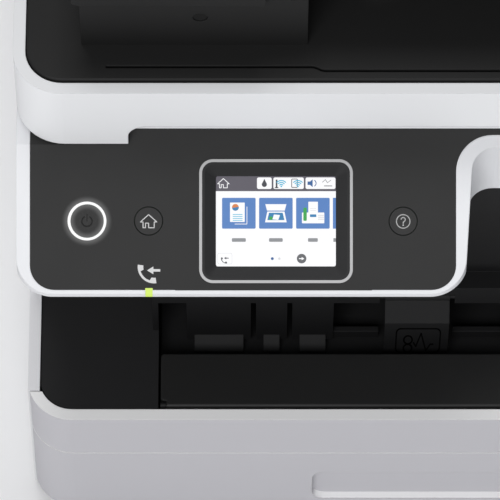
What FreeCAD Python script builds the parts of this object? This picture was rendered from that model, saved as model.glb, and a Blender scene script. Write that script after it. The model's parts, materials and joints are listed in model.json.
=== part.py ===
import FreeCAD, Part
import math
import os

# Desktop inkjet printer with scanner, document feeder, touch panel, paper cassette and ink tanks.
# X runs to the right, Y to the back, Z up. The origin is the middle of the footprint on the table.

V = FreeCAD.Vector

# ---- Driving dimensions, mm ----
HALF_W = 187.5
FRONT = -173.5
REAR = 173.5
WALL = 2.5
GAP = 0.5
FIT = 0.05
SEAM = 0.3
REACH = 200.0

FOOT_H = 3.0
FLOOR_TOP = 6.0
CAVITY_LEFT = -132.0
CAVITY_RIGHT = 91.0
DECK_TOP = 91.0
MID_DECK = 56.0
PLATE = 3.0
INNER_W = 184.7
SIDE_BACK = 160.7
FRAME_BACK = 160.5
ENGINE_BACK = 150.0
DECK_BACK = 55.0
CORNER_BACK = -95.0
CORNER_LEFT = -182.0
CORNER_X = 165.0
SQUARE_X = 150.0

FASCIA_FRONT = -172.3
FASCIA_SPLIT = -158.3
FASCIA_TOP = 92.0
FASCIA_WALL = 5.1
FASCIA_R = 19.0

WALL_FRONT = -120.5
BODY_TOP = 239.3
HOUSING_BOTTOM = 204.0
HOUSING_BACK = -102.5
BAND_FRONT = -128.8
LEFT_WALL_FRONT = -110.0
LEDGE_TOP = 130.0

PANEL_Y = -157.6
PANEL_Z = 219.1
PANEL_TILT = 28.0
TONGUE_FRONT_U = (FRONT - PANEL_Y) / math.cos(math.radians(PANEL_TILT))
TONGUE_RIGHT = -3.8
TONGUE_R = 15.0
RIM_DROP = 1.06
ARCH_X = 8.2
ARCH_U = 31.9
ARCH_R = 10.0
INLAY_T = 1.5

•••

- _Problem to solve_: Print only the lines that run from the start of the listing to the line bearing "REACH = 200.0"; please keep the first line and that last one, exactly as they appear.

- _Correct response_:
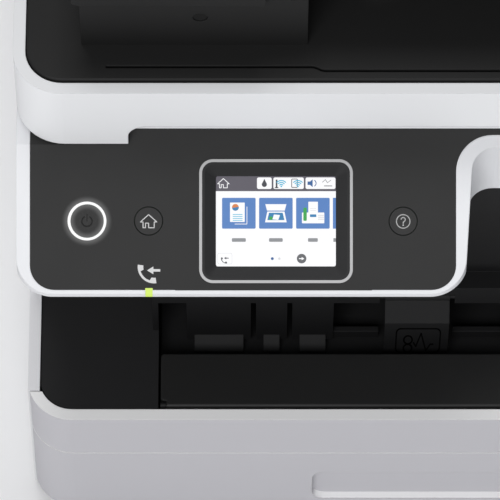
What FreeCAD Python script builds the parts of this object? This picture was rendered from that model, saved as model.glb, and a Blender scene script. Write that script after it. The model's parts, materials and joints are listed in model.json.
=== part.py ===
import FreeCAD, Part
import math
import os

# Desktop inkjet printer with scanner, document feeder, touch panel, paper cassette and ink tanks.
# X runs to the right, Y to the back, Z up. The origin is the middle of the footprint on the table.

V = FreeCAD.Vector

# ---- Driving dimensions, mm ----
HALF_W = 187.5
FRONT = -173.5
REAR = 173.5
WALL = 2.5
GAP = 0.5
FIT = 0.05
SEAM = 0.3
REACH = 200.0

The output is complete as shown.